**Problem requirements**
Write out each line of the material again, word for word.

(Stored items from a collection)
* START *
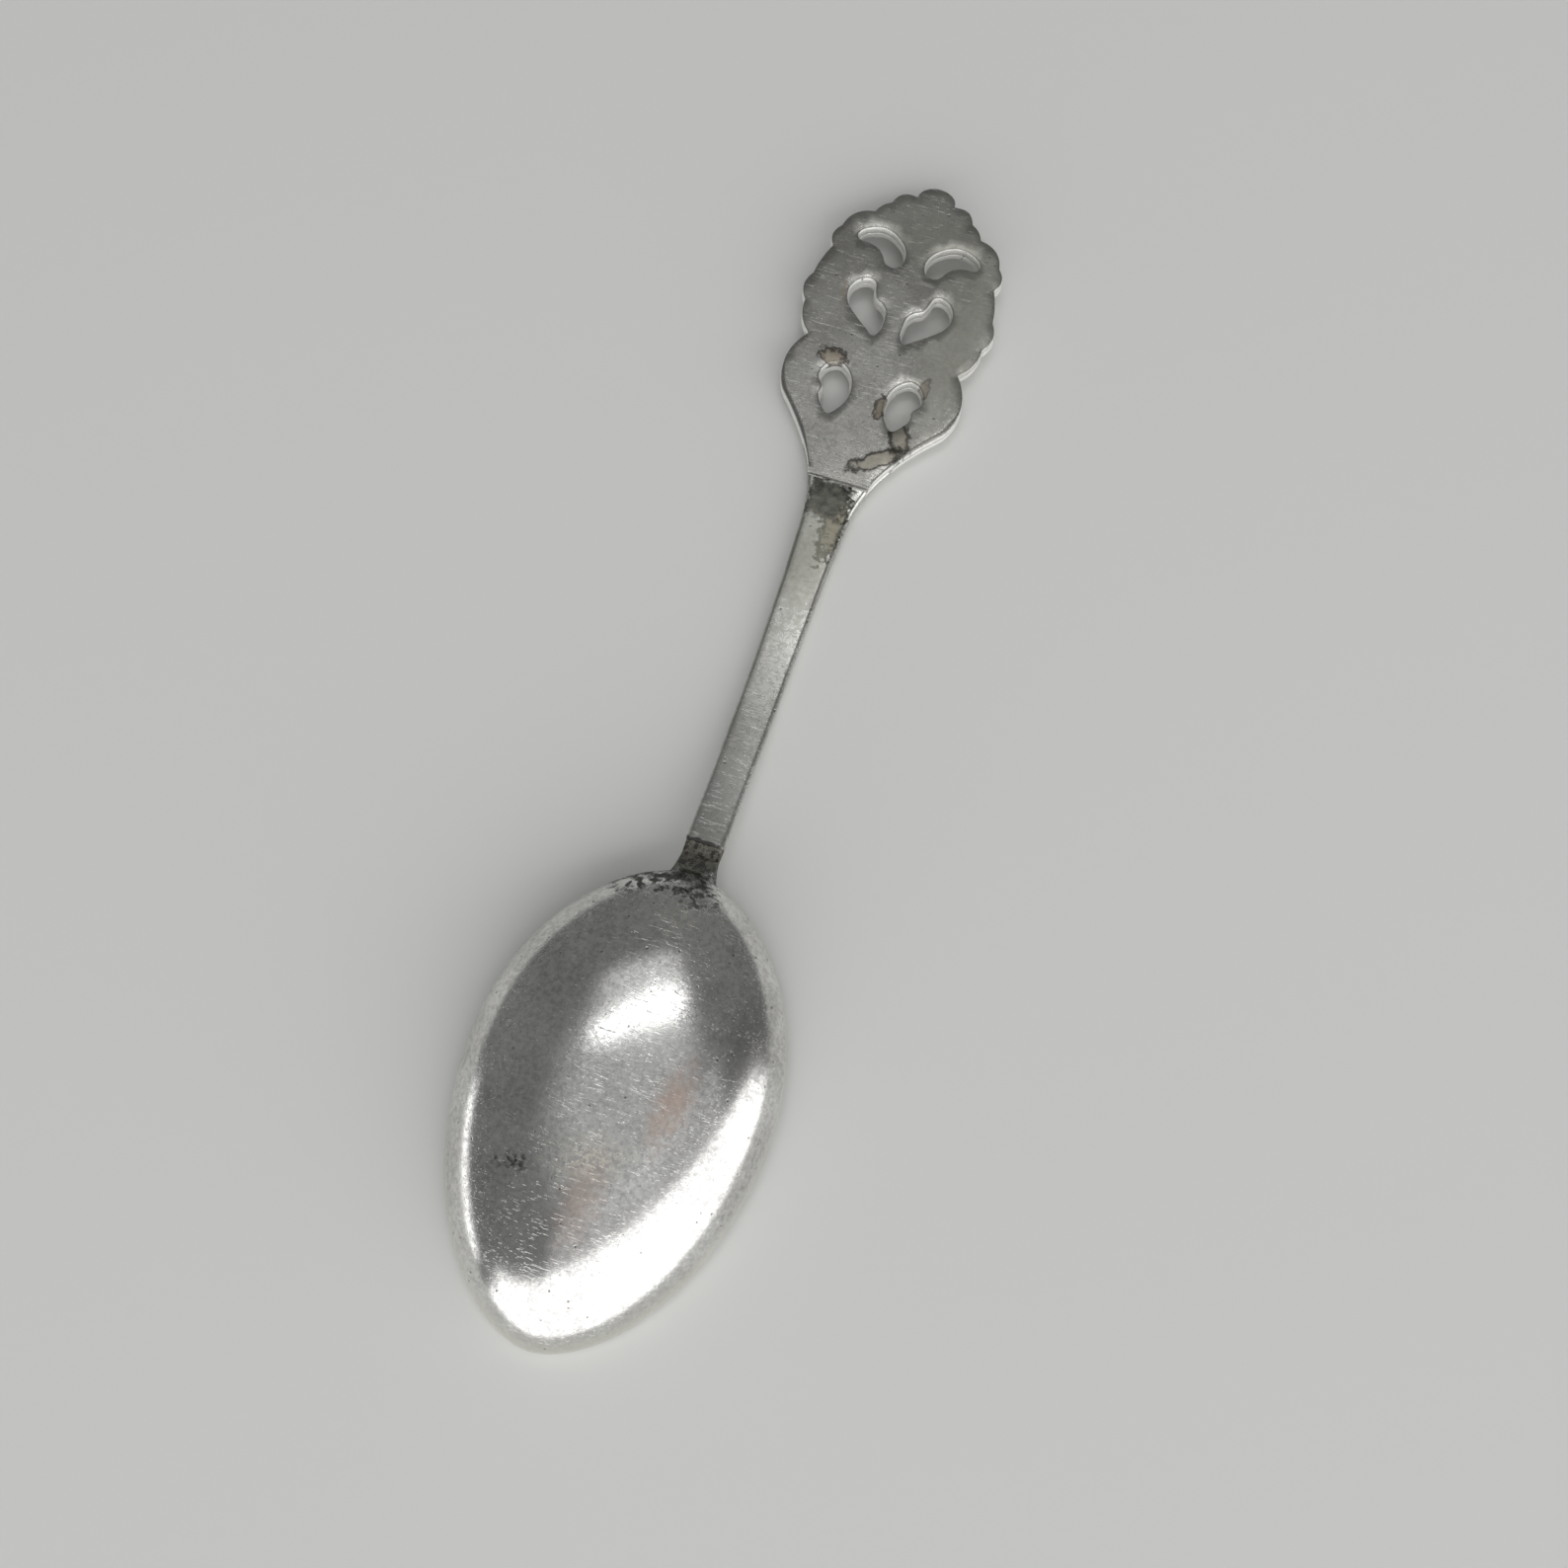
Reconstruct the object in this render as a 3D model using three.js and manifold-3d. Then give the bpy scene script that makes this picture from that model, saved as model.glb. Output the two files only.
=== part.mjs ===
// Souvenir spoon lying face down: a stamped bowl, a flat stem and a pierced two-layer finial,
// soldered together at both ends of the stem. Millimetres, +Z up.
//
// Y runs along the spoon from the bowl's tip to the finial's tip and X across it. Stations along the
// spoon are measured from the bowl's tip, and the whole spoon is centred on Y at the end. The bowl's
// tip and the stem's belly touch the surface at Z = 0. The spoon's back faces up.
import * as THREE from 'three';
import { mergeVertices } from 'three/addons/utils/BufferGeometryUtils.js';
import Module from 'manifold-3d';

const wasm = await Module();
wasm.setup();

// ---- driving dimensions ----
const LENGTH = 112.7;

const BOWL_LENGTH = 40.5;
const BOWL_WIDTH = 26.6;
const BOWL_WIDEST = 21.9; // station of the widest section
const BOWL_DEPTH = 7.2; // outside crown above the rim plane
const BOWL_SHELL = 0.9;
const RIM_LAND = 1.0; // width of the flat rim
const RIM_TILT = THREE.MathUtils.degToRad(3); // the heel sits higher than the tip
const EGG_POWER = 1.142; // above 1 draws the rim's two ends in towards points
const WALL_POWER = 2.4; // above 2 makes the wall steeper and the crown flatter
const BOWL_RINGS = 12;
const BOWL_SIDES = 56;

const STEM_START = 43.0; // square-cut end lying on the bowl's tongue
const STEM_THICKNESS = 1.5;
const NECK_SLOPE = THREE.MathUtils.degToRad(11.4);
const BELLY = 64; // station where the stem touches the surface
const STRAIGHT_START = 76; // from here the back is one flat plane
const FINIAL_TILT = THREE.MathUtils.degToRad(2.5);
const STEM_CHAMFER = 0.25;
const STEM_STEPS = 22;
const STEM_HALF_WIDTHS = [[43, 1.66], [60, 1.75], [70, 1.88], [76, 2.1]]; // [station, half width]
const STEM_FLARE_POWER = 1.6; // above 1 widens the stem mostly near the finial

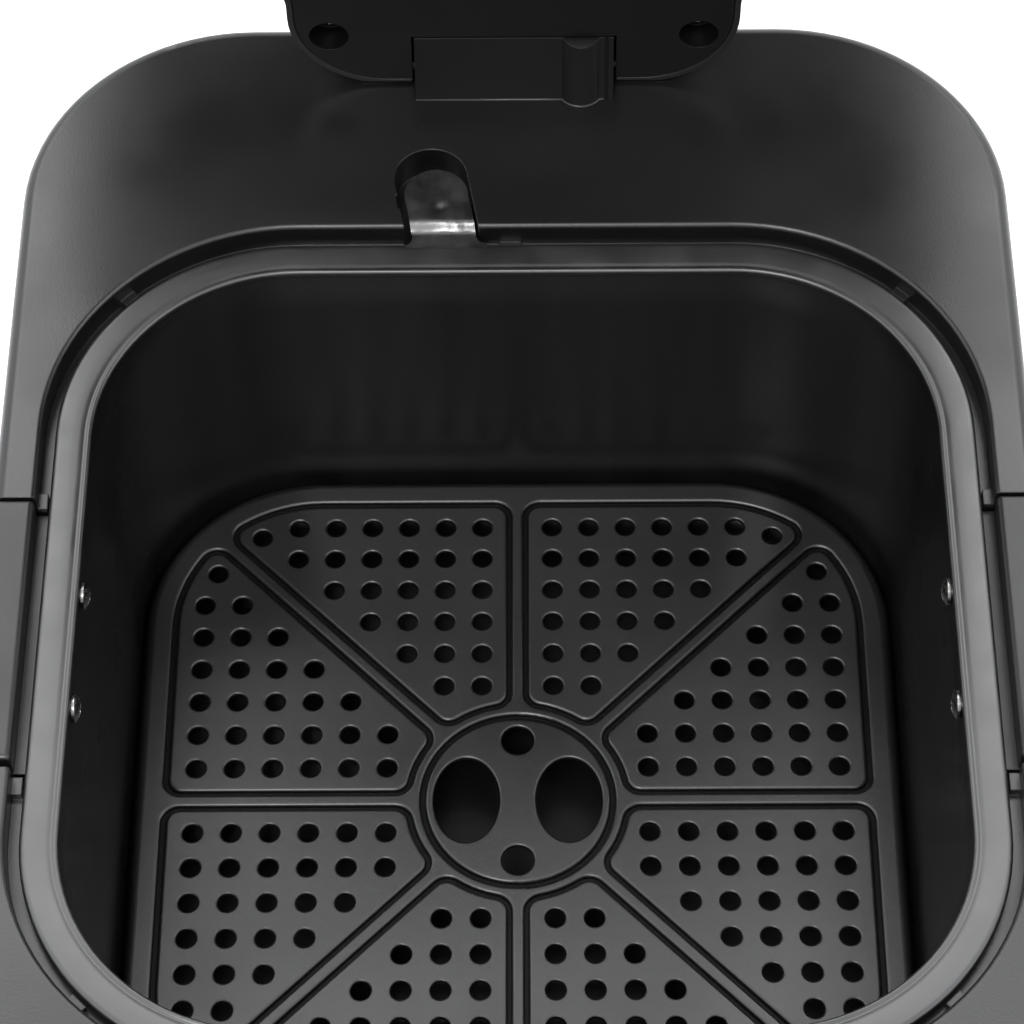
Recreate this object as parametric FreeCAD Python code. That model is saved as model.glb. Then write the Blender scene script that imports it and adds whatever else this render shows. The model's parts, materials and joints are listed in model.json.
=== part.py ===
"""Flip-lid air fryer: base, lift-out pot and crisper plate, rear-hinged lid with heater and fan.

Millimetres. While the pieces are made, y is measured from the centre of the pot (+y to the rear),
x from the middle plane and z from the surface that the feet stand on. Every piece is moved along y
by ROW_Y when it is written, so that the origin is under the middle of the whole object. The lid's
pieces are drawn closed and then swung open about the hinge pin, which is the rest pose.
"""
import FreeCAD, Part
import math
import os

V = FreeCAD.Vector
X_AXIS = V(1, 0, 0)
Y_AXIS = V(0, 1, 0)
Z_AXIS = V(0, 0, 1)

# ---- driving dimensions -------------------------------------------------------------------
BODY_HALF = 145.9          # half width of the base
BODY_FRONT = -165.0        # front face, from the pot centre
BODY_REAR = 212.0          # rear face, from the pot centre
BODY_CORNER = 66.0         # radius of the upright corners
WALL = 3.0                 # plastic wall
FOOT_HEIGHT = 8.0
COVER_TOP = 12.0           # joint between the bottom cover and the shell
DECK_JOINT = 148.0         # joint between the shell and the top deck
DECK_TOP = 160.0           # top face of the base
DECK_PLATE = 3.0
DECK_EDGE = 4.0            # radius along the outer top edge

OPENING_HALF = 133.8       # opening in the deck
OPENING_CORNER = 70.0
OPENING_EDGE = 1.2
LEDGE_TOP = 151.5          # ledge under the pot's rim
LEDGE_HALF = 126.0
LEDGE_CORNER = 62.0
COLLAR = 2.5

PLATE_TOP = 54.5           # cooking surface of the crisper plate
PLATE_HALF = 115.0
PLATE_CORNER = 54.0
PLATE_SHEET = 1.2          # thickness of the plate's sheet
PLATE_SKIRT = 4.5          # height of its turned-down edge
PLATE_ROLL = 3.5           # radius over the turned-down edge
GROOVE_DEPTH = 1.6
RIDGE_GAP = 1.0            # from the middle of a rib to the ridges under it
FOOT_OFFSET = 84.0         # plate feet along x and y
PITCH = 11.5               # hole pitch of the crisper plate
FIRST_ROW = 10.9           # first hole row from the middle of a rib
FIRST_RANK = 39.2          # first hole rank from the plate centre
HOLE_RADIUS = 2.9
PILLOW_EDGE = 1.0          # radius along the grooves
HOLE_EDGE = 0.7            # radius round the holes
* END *
**Result for this task**
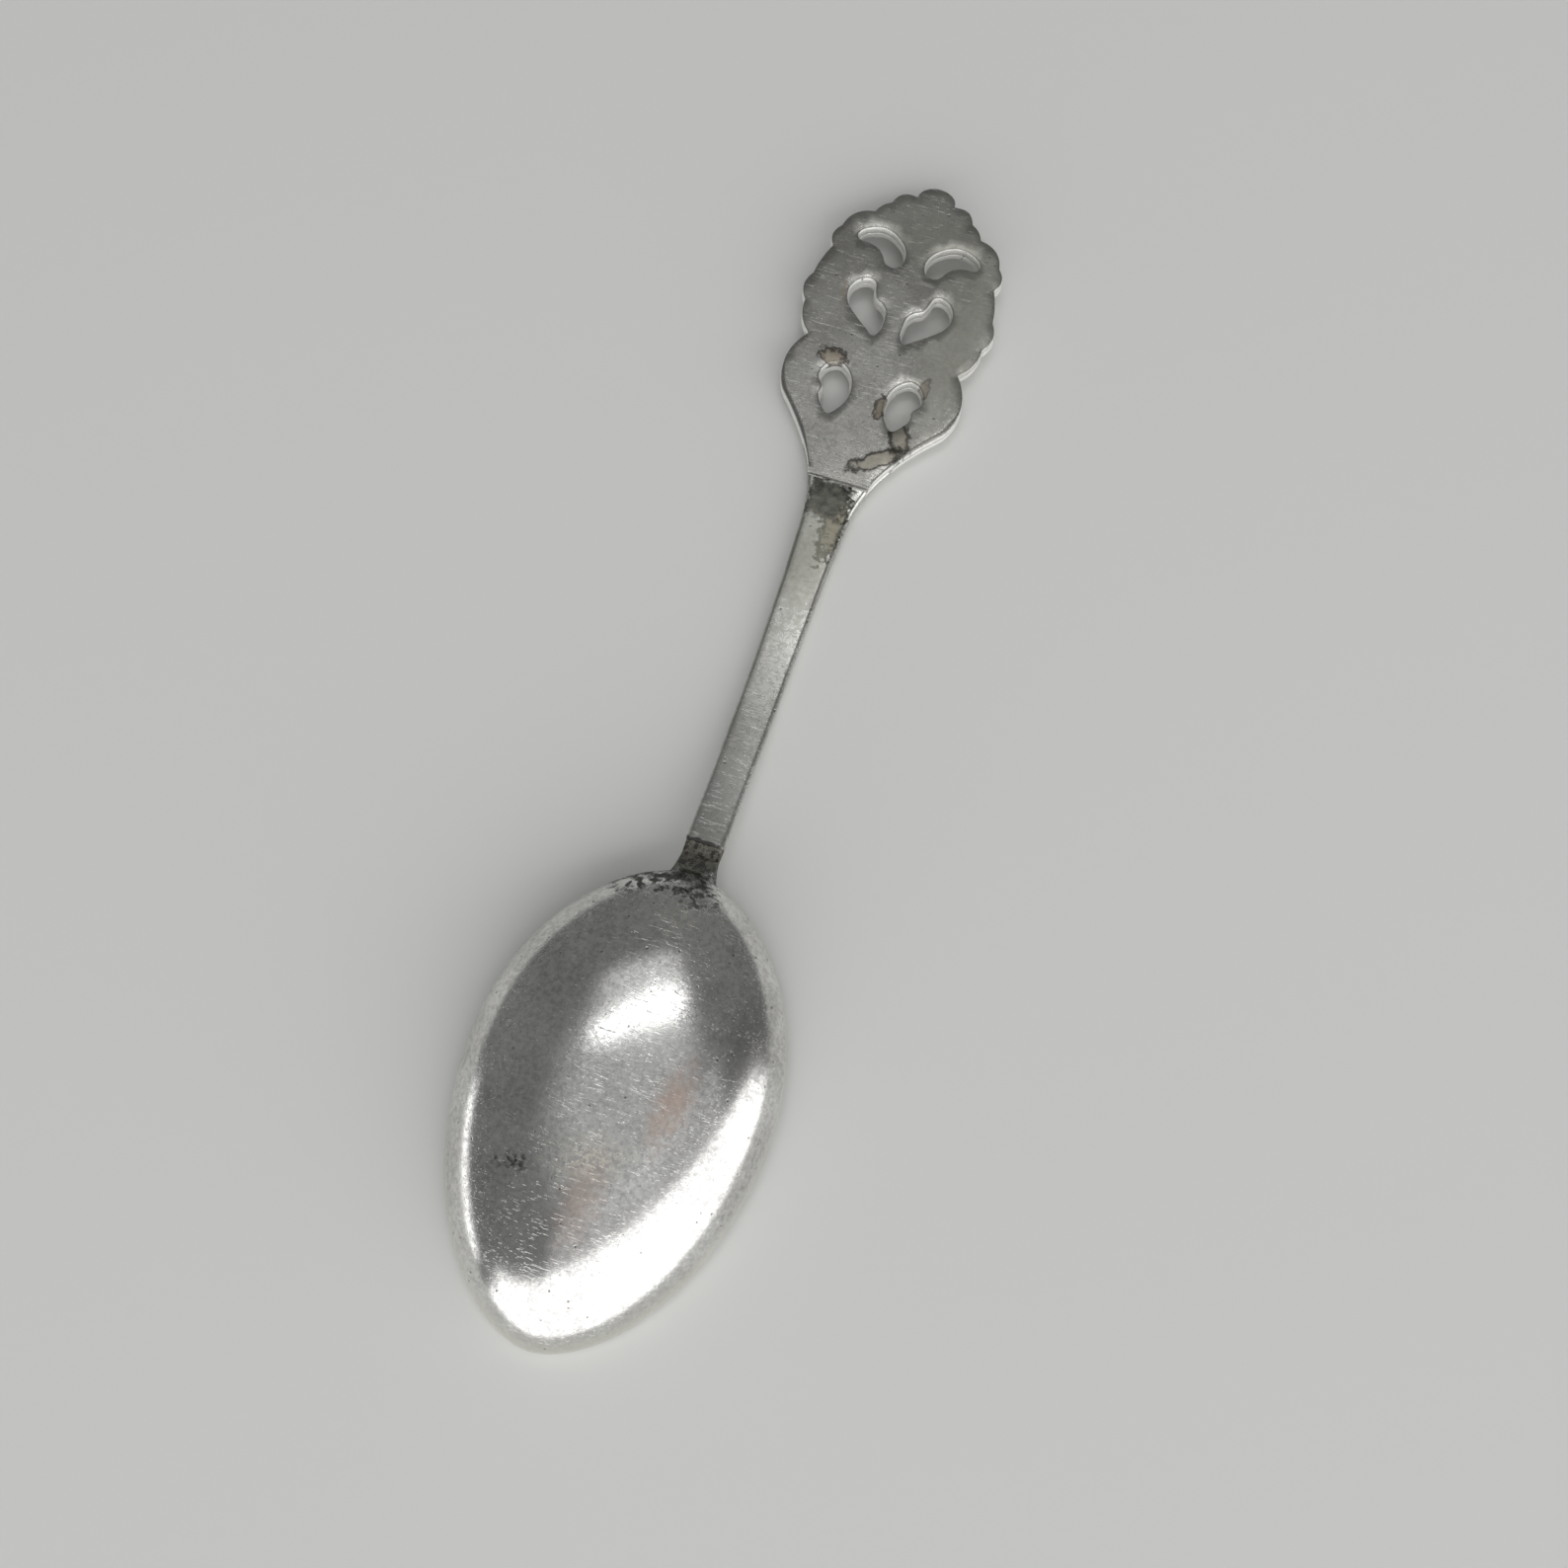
Reconstruct the object in this render as a 3D model using three.js and manifold-3d. Then give the bpy scene script that makes this picture from that model, saved as model.glb. Output the two files only.
=== part.mjs ===
// Souvenir spoon lying face down: a stamped bowl, a flat stem and a pierced two-layer finial,
// soldered together at both ends of the stem. Millimetres, +Z up.
//
// Y runs along the spoon from the bowl's tip to the finial's tip and X across it. Stations along the
// spoon are measured from the bowl's tip, and the whole spoon is centred on Y at the end. The bowl's
// tip and the stem's belly touch the surface at Z = 0. The spoon's back faces up.
import * as THREE from 'three';
import { mergeVertices } from 'three/addons/utils/BufferGeometryUtils.js';
import Module from 'manifold-3d';

const wasm = await Module();
wasm.setup();

// ---- driving dimensions ----
const LENGTH = 112.7;

const BOWL_LENGTH = 40.5;
const BOWL_WIDTH = 26.6;
const BOWL_WIDEST = 21.9; // station of the widest section
const BOWL_DEPTH = 7.2; // outside crown above the rim plane
const BOWL_SHELL = 0.9;
const RIM_LAND = 1.0; // width of the flat rim
const RIM_TILT = THREE.MathUtils.degToRad(3); // the heel sits higher than the tip
const EGG_POWER = 1.142; // above 1 draws the rim's two ends in towards points
const WALL_POWER = 2.4; // above 2 makes the wall steeper and the crown flatter
const BOWL_RINGS = 12;
const BOWL_SIDES = 56;

const STEM_START = 43.0; // square-cut end lying on the bowl's tongue
const STEM_THICKNESS = 1.5;
const NECK_SLOPE = THREE.MathUtils.degToRad(11.4);
const BELLY = 64; // station where the stem touches the surface
const STRAIGHT_START = 76; // from here the back is one flat plane
const FINIAL_TILT = THREE.MathUtils.degToRad(2.5);
const STEM_CHAMFER = 0.25;
const STEM_STEPS = 22;
const STEM_HALF_WIDTHS = [[43, 1.66], [60, 1.75], [70, 1.88], [76, 2.1]]; // [station, half width]
const STEM_FLARE_POWER = 1.6; // above 1 widens the stem mostly near the finial

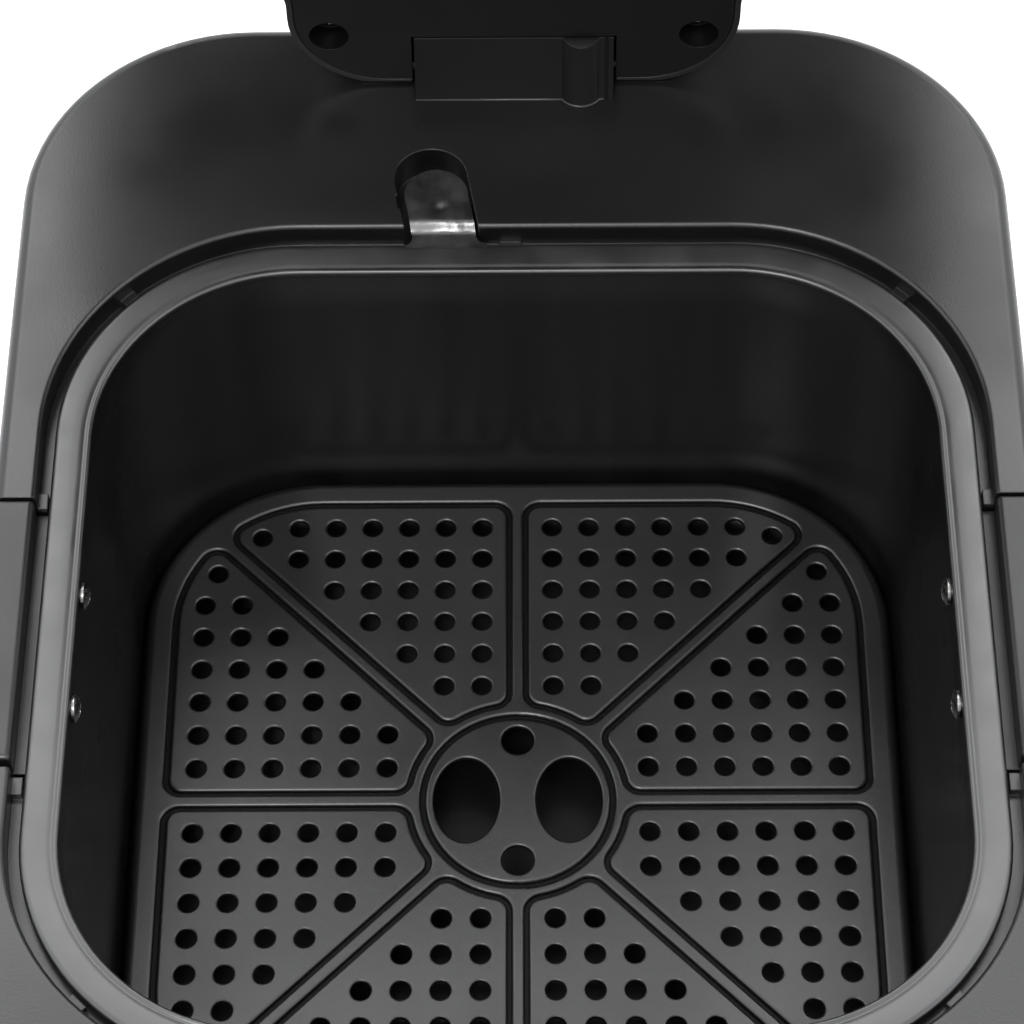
Recreate this object as parametric FreeCAD Python code. That model is saved as model.glb. Then write the Blender scene script that imports it and adds whatever else this render shows. The model's parts, materials and joints are listed in model.json.
=== part.py ===
"""Flip-lid air fryer: base, lift-out pot and crisper plate, rear-hinged lid with heater and fan.

Millimetres. While the pieces are made, y is measured from the centre of the pot (+y to the rear),
x from the middle plane and z from the surface that the feet stand on. Every piece is moved along y
by ROW_Y when it is written, so that the origin is under the middle of the whole object. The lid's
pieces are drawn closed and then swung open about the hinge pin, which is the rest pose.
"""
import FreeCAD, Part
import math
import os

V = FreeCAD.Vector
X_AXIS = V(1, 0, 0)
Y_AXIS = V(0, 1, 0)
Z_AXIS = V(0, 0, 1)

# ---- driving dimensions -------------------------------------------------------------------
BODY_HALF = 145.9          # half width of the base
BODY_FRONT = -165.0        # front face, from the pot centre
BODY_REAR = 212.0          # rear face, from the pot centre
BODY_CORNER = 66.0         # radius of the upright corners
WALL = 3.0                 # plastic wall
FOOT_HEIGHT = 8.0
COVER_TOP = 12.0           # joint between the bottom cover and the shell
DECK_JOINT = 148.0         # joint between the shell and the top deck
DECK_TOP = 160.0           # top face of the base
DECK_PLATE = 3.0
DECK_EDGE = 4.0            # radius along the outer top edge

OPENING_HALF = 133.8       # opening in the deck
OPENING_CORNER = 70.0
OPENING_EDGE = 1.2
LEDGE_TOP = 151.5          # ledge under the pot's rim
LEDGE_HALF = 126.0
LEDGE_CORNER = 62.0
COLLAR = 2.5

PLATE_TOP = 54.5           # cooking surface of the crisper plate
PLATE_HALF = 115.0
PLATE_CORNER = 54.0
PLATE_SHEET = 1.2          # thickness of the plate's sheet
PLATE_SKIRT = 4.5          # height of its turned-down edge
PLATE_ROLL = 3.5           # radius over the turned-down edge
GROOVE_DEPTH = 1.6
RIDGE_GAP = 1.0            # from the middle of a rib to the ridges under it
FOOT_OFFSET = 84.0         # plate feet along x and y
PITCH = 11.5               # hole pitch of the crisper plate
FIRST_ROW = 10.9           # first hole row from the middle of a rib
FIRST_RANK = 39.2          # first hole rank from the plate centre
HOLE_RADIUS = 2.9
PILLOW_EDGE = 1.0          # radius along the grooves
HOLE_EDGE = 0.7            # radius round the holes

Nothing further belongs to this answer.